According to Tom Barkin, the president and CEO of the Federal Reserve Bank of Richmond, demand for goods and services will weaken in time, but inflation still persists in the U.S. economy.
“Inflation is still too high,” said Barkin. “We forecast additional rate increases this year.”
But instead of the rapid, historic increases in the federal funds rate that began in March 2022 and accelerated throughout the summer and through the Federal Reserve Open Market Committee’s most recent meeting in December, Barkin noted that he expects the Federal Reserve to slow the pace and severity of interest rate hikes in 2023.
“We moved quickly last year, and what we’re doing is taking our foot off the gas,” said Barkin. “It makes sense to steer more deliberately.”
According to the CME FedWatch Tool, there is a 75.7% probability that the Federal Reserve will increase interest rates by 25 basis points, or one-quarter of one percent, at the February 2023 meeting of the Open Market Committee.
The reason that the Federal Reserve took aggressive action in 2022, said Barkin, is “pretty straightforward.”
That’s because inflation remained high and growth continued in the economy, he noted.
“But I can also make the case on an emotional level,” “said Barkin. “We hate inflation.”
In periods of high inflation, consumers and households become uncertain when to spend, and when to save, and when to invest, he said. “You make like the fact that your boss gave you a wage increase,” said Barkin, only to then see that get eaten away at the gas pump.
“We all know what people care about: people care about food, and gas, and shelter,” said Barkin.
What’s coming in 2023
Despite changes in the core inflation rate and other inflation measures in recent months, Barkin noted that the U.S. economy isn’t yet in the clear. Instead, said Barkin, the data is showing that inflation is persistently higher than the Federal Reserve’s 2% inflation target.
“The pandemic era is still with us,” said Barkin.

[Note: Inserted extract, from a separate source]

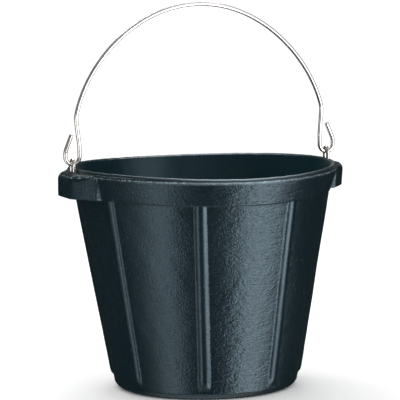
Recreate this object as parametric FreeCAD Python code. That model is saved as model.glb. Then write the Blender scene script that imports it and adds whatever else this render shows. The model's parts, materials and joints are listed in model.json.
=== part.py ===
import FreeCAD, Part

import math
import os

from FreeCAD import Vector

# Eight-quart feed bucket for a stable: a tapered pail moulded in one piece of rubber, with a thick ear on
# each side of its rim, a wire eye moulded into each ear, and a wire bail whose open hooks hang in the eyes.
# Frame: origin at the centre of the base, +Z up, the ears on the X axis. All sizes are in millimetres.

# ---- Driving dimensions: the rubber pail ----
HEIGHT = 220.0  # base to the crest of the rim
BASE_R = 89.0  # outer face of the wall, carried down to the base plane
WALL_TOP_R = 122.5  # outer face of the wall, just under the band
BAND_BOTTOM_R = 125.8  # the band is the thick collar round the rim
BAND_BOTTOM_Z = 192.6
BAND_TOP_R = 133.0
BAND_TOP_Z = 216.5
CREST_R = 129.6  # radius of the rim's highest line
LIP_INNER_R = 126.2  # inner edge of the rim's sloping top
LIP_INNER_Z = 218.4
FLARE_Z = 188.0  # above this the inside opens out towards the lip
WALL = 5.5  # thickness, measured level
FLOOR = 7.0
BASE_ROUND = 9.4
FLOOR_ROUND = 10.0
EDGE_ROUND = 1.6  # lip and the band's bottom edge
BAND_TOP_ROUND = 2.2
FLARE_ROUND = 40.0
RECESS_R = 66.0  # shallow hollow under the base, inside the foot ring
RECESS_DEPTH = 2.0
RECESS_ROUND = 1.0

# ---- Driving dimensions: ribs and ears ----
RIB_COUNT = 8
RIB_WIDTH = 12.0
RIB_HEIGHT = 2.7
RIB_FOOT_Z = 10.3  # lowest point of a rib's rounded foot
RIB_TOP_Z = 197.0  # hidden inside the band
EAR_FACE_X = 144.2
EAR_FACE_HALF = 19.5  # half of the flat outer face
EAR_END_X = 124.8
EAR_END_Y = 43.4  # where the slanted faces run into the band
EAR_TOP_Z = 216.8
EAR_ROOT = 9.0  # how far the ear's short ends reach into the wall
EAR_CORNER_ROUND = 12.0  # its two upright corners
EAR_BOTTOM_ROUND = 2.0
EAR_TOP_ROUND = 7.5

# ---- Driving dimensions: the wire pieces ----
BAIL_WIRE_D = 4.0
EYE_WIRE_D = 3.5
EYE_X = 133.8
PIVOT_Z = 224.6  # height of the line that the bail turns about
EYE_CLEARANCE = 0.4  # round the bail wire, inside an eye
EYE_LEG_Z = 207.0  # the eye's legs are straight down to here
EYE_FOOT_BEND = 5.0
EYE_FOOT = 7.0  # straight part of each foot, past its bend
HOOK_R = 7.2  # bend of the hooks, at the wire's centre
HOOK_TIP = (134.2, 253.3)  # (x, z) of the cut end
HOOK_SIDE_Z = 237.0  # the outer side of the hook leans in above this
HOOK_SIDE_ROUND = 14.0
LEG_FOOT_Z = 242.0  # the leg leans out above this
LEG_FOOT_ROUND = 40.0
ARCH_R = 132.4
ARCH_Z = 242.6  # centre of the bail's arch
ARCH_START = 13.5  # degrees above level where the arch proper begins
SHOULDER_RUN = 4.0  # bent length on the arch's side of the shoulder
END_ROUND = 0.6  # softened rim of each cut end

# ---- Worked out from the driving dimensions ----
TAPER = (WALL_TOP_R - BASE_R) / BAND_BOTTOM_Z
TAPER_ANGLE = math.atan(TAPER)
ORIGIN = Vector(0, 0, 0)
UP = Vector(0, 0, 1)
SIDES = {"left": -1, "right": 1}
SIN_45 = math.sqrt(0.5)
SAME_PLACE = 1e-6  # points closer than this are one point


def wall_r(z):
    """Outer radius of the plain wall at height z."""
    return BASE_R + TAPER * z


def inner_r(z):
    """Inner radius of the plain wall at height z."""
    return wall_r(z) - WALL


def rounded_path(corners, closed=False):
    """Tangent lines and arcs through (x, z, radius) corners in the XZ plane, as a list of edges."""
    count = len(corners)
    points = [Vector(x, 0, z) for x, z, _ in corners]
    spans = []
    for i, (_, _, radius) in enumerate(corners):
        here = points[i]
        is_end = not closed and i in (0, count - 1)
        if radius == 0 or is_end:
            spans.append((here, None, here))
            continue
        back = (points[i - 1] - here).normalize()
        ahead = (points[(i + 1) % count] - here).normalize()
        half = back.getAngle(ahead) / 2
        inward = (back + ahead).normalize()
        setback = radius / math.tan(half)
        nearest = here + inward * (radius / math.sin(half) - radius)
        spans.append((here + back * setback, nearest, here + ahead * setback))
    edges = []
    for i, (start, nearest, end) in enumerate(spans):
        if nearest is not None:
            edges.append(Part.Arc(start, nearest, end).toShape())
        if closed or i < count - 1:
            following = spans[(i + 1) % count][0]
            if end.distanceToPoint(following) > SAME_PLACE:
                edges.append(Part.LineSegment(end, following).toShape())
    return edges


def revolved(corners):
    """Solid of revolution about Z from a closed section."""
    face = Part.Face(Part.Wire(rounded_path(corners, closed=True)))
    return face.revolve(ORIGIN, UP, 360)


def swept_wire(edges, start, direction, diameter):
    """Round wire along a chain of tangent edges that begins at start."""
    circle = Part.Wire(Part.Circle(start, direction, diameter / 2).toShape())
    return Part.Wire(edges).makePipeShell([circle], True, False)


def pail():
    """Base, wall and rim in one section: up the outside, over the rim and down the inside."""
    return revolved(
        [
            (0, RECESS_DEPTH, 0),
            (RECESS_R, RECESS_DEPTH, RECESS_ROUND),
            (RECESS_R + RECESS_DEPTH, 0, RECESS_ROUND),
            (BASE_R, 0, BASE_ROUND),
            (WALL_TOP_R, BAND_BOTTOM_Z, EDGE_ROUND),
            (BAND_BOTTOM_R, BAND_BOTTOM_Z, EDGE_ROUND),
            (BAND_TOP_R, BAND_TOP_Z, BAND_TOP_ROUND),
            (CREST_R, HEIGHT, EDGE_ROUND),
            (LIP_INNER_R, LIP_INNER_Z, EDGE_ROUND),
            (inner_r(FLARE_Z), FLARE_Z, FLARE_ROUND),
            (inner_r(FLOOR), FLOOR, FLOOR_ROUND),
            (0, FLOOR, 0),
        ]
    )


def wall_core():
    """Cutter that trims what is added outside back to the middle of the wall, clear of the inside."""
    above = 2 * HEIGHT
    middle = WALL / 2
    return revolved(
        [
            (0, 0, 0),
            (inner_r(0) + middle, 0, 0),
            (inner_r(FLARE_Z) + middle, FLARE_Z, 0),
            (LIP_INNER_R + middle, LIP_INNER_Z, 0),
            (LIP_INNER_R + middle, above, 0),
            (0, above, 0),
        ]
    )


def rib():
    """Half-round rib on the +X side: a bar with a ball end, mostly sunk in the wall."""
    half = RIB_WIDTH / 2
    bar_r = (half**2 + RIB_HEIGHT**2) / (2 * RIB_HEIGHT)
    sunk = bar_r - RIB_HEIGHT
    foot_z = RIB_FOOT_Z + half
    length = (RIB_TOP_Z - foot_z) / math.cos(TAPER_ANGLE)
    diagonal = bar_r * SIN_45
    tip = Vector(0, 0, -bar_r)
    shoulder = Vector(bar_r, 0, 0)
    top = Vector(bar_r, 0, length)
    top_centre = Vector(0, 0, length)
    profile = [
        Part.Arc(tip, Vector(diagonal, 0, -diagonal), shoulder).toShape(),
        Part.LineSegment(shoulder, top).toShape(),
        Part.LineSegment(top, top_centre).toShape(),
        Part.LineSegment(top_centre, tip).toShape(),
    ]
    bar = Part.Face(Part.Wire(profile)).revolve(ORIGIN, UP, 360)
    bar.rotate(ORIGIN, Vector(0, 1, 0), math.degrees(TAPER_ANGLE))
    inward = Vector(-math.cos(TAPER_ANGLE), 0, math.sin(TAPER_ANGLE)) * sunk
    bar.translate(Vector(wall_r(foot_z), 0, foot_z) + inward)
    return bar


def ear(side):
    """Block that carries an eye: one flat and two slanted upright faces, with its ends let into the band."""
    end_angle = math.atan2(EAR_END_Y, EAR_END_X)
    root_x = EAR_END_X - EAR_ROOT * math.cos(end_angle)
    root_y = EAR_END_Y - EAR_ROOT * math.sin(end_angle)
    half_plan = [(root_x, root_y), (EAR_END_X, EAR_END_Y), (EAR_FACE_X, EAR_FACE_HALF)]
    plan = half_plan + [(x, -y) for x, y in reversed(half_plan)]
    corners = [Vector(side * x, y, BAND_BOTTOM_Z) for x, y in plan]
    block = Part.Face(Part.makePolygon(corners + corners[:1])).extrude(UP * (EAR_TOP_Z - BAND_BOTTOM_Z))

    def outer_edges(height):
        """The block's edges outside the band whose middle is at this height."""
        outside = [edge for edge in block.Edges if abs(edge.CenterOfMass.x) > EAR_END_X + SAME_PLACE]
        return [edge for edge in outside if abs(edge.CenterOfMass.z - height) < SAME_PLACE]

    block = block.makeFillet(EAR_CORNER_ROUND, outer_edges((BAND_BOTTOM_Z + EAR_TOP_Z) / 2))
    block = block.makeFillet(EAR_BOTTOM_ROUND, outer_edges(BAND_BOTTOM_Z))
    return block.makeFillet(EAR_TOP_ROUND, outer_edges(EAR_TOP_Z))


def eye(side):
    """Wire loop standing across the bail, with feet bent outwards where the ear grips it."""
    loop_r = BAIL_WIRE_D / 2 + EYE_CLEARANCE + EYE_WIRE_D / 2
    foot_z = EYE_LEG_Z - EYE_FOOT_BEND
    heel_y = loop_r + EYE_FOOT_BEND
    toe_y = heel_y + EYE_FOOT
    bend_in = EYE_FOOT_BEND * (1 - SIN_45)

    def at(y, z):
        return Vector(side * EYE_X, y, z)

    def leg(way):
        toe = at(way * toe_y, foot_z)
        heel = at(way * heel_y, foot_z)
        ankle = at(way * loop_r, EYE_LEG_Z)
        top = at(way * loop_r, PIVOT_Z)
        bend = Part.Arc(heel, at(way * (loop_r + bend_in), foot_z + bend_in), ankle).toShape()
        return [Part.LineSegment(toe, heel).toShape(), bend, Part.LineSegment(ankle, top).toShape()]

    crown = Part.Arc(at(-loop_r, PIVOT_Z), at(0, PIVOT_Z + loop_r), at(loop_r, PIVOT_Z)).toShape()
    chain = leg(-1) + [crown] + leg(1)[::-1]
    return swept_wire(chain, at(-toe_y, foot_z), Vector(0, 1, 0), EYE_WIRE_D)


def bucket_shell(eyes):
    """The rubber moulding, with the room that the eyes take up inside its ears."""
    core = wall_core()
    additions = [ear(side).cut(core) for side in SIDES.values()]
    for i in range(RIB_COUNT):
        one = rib().cut(core)
        one.rotate(ORIGIN, UP, (i + 0.5) * 360 / RIB_COUNT)
        additions.append(one)
    return pail().fuse(additions).cut(Part.makeCompound(eyes)).removeSplitter()


def bail_side(side):
    """Hook, leg and shoulder of one side, as a chain of edges from the cut end to the start of the arch."""
    start = math.radians(ARCH_START)
    arch_x = ARCH_R * math.cos(start)
    arch_z = ARCH_Z + ARCH_R * math.sin(start)
    shoulder_x = arch_x + SHOULDER_RUN * math.sin(start)
    shoulder_z = arch_z - SHOULDER_RUN * math.cos(start)
    inner_x = EYE_X - HOOK_R
    outer_x = EYE_X + HOOK_R
    lean = math.atan2(shoulder_x - inner_x, shoulder_z - LEG_FOOT_Z)
    shoulder_round = SHOULDER_RUN / math.tan((start + lean) / 2)
    corners = [
        (*HOOK_TIP, 0),
        (outer_x, HOOK_SIDE_Z, HOOK_SIDE_ROUND),
        (outer_x, PIVOT_Z, HOOK_R),
        (inner_x, PIVOT_Z, HOOK_R),
        (inner_x, LEG_FOOT_Z, LEG_FOOT_ROUND),
        (shoulder_x, shoulder_z, shoulder_round),
        (arch_x, arch_z, 0),
    ]
    return rounded_path([(side * x, z, radius) for x, z, radius in corners])


def bail():
    """One length of wire: two hooked sides joined by a round arch, with its cut ends softened."""
    start = math.radians(ARCH_START)
    start_x = ARCH_R * math.cos(start)
    start_z = ARCH_Z + ARCH_R * math.sin(start)
    ends = [Vector(side * start_x, 0, start_z) for side in (-1, 1)]
    arch = Part.Arc(ends[0], Vector(0, 0, ARCH_Z + ARCH_R), ends[1]).toShape()
    tip = Vector(-HOOK_TIP[0], 0, HOOK_TIP[1])
    corner = Vector(-(EYE_X + HOOK_R), 0, HOOK_SIDE_Z)
    chain = bail_side(-1) + [arch] + bail_side(1)[::-1]
    wire = swept_wire(chain, tip, corner - tip, BAIL_WIRE_D)
    cut_ends = [face for face in wire.Faces if isinstance(face.Surface, Part.Plane)]
    return wire.makeFillet(END_ROUND, [edge for face in cut_ends for edge in face.Edges])


def main():
    os.makedirs("parts", exist_ok=True)
    eyes = {f"{name}_eye": eye(side) for name, side in SIDES.items()}
    nodes = {"bucket_shell": bucket_shell(list(eyes.values())), **eyes, "bail_handle": bail()}
    for name, shape in nodes.items():
        print(name, "valid:", shape.isValid(), "solids:", len(shape.Solids), "mm3:", round(shape.Volume))
        shape.exportStep(f"parts/{name}.step")


main()
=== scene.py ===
import json
import math

import bpy
import numpy as np
from mathutils import Matrix, Vector


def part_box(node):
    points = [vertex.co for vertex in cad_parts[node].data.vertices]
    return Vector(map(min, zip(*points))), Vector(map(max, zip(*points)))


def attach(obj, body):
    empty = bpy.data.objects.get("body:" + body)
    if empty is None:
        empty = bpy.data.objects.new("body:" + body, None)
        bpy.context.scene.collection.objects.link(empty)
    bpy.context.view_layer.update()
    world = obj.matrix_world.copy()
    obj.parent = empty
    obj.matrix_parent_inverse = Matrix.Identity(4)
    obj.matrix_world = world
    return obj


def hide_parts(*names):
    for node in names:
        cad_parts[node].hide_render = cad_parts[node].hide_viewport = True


# Looks for the feed bucket: a scuffed black rubber moulding, two wire eyes and a bright wire bail, on a pale
# floor between two tall soft lights. Shapes are worked out in millimetres in the CAD frame, and written in
# metres.

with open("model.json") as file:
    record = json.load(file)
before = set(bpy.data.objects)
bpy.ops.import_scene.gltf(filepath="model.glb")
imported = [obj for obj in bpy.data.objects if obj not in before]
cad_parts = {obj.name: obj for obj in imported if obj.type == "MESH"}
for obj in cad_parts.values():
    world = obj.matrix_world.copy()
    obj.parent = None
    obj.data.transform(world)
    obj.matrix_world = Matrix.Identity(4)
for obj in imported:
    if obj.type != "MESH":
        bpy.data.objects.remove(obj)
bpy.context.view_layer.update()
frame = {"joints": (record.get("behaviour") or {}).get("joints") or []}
MM = 0.001

# ---- The CAD part's own places ----
PIVOT_Z = frame["joints"][0]["pos_m"][2] / MM
EYE_LOW, EYE_HIGH = (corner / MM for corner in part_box("right_eye"))
EYE_X = (EYE_LOW.x + EYE_HIGH.x) / 2
EYE_TOP_Z = EYE_HIGH.z
EYE_WIRE_R = (EYE_HIGH.x - EYE_LOW.x) / 2
EAR_FACE_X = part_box("bucket_shell")[1].x / MM
BAIL_WIRE_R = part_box("bail_handle")[1].y / MM - 0.01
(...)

But there are some signs that the Federal Reserve’s decision to raise interest rates is slowing price appreciation in the economy.
“Demand will weaken in time,” said Barkin. “Wage gains are still higher than pre-pandemic levels.”
And the data on employment, including the report released by the Labor Department on Friday morning that found the U.S. economy had added 223,000 jobs, does show strength in the labor market that could put continued upward pressure on wages into 2023.
“This has been the most predicted potential recession in economic history,” said Barkin. “The data we’ve seen, including the data we saw this morning, keeps pushing the recession timeline out.”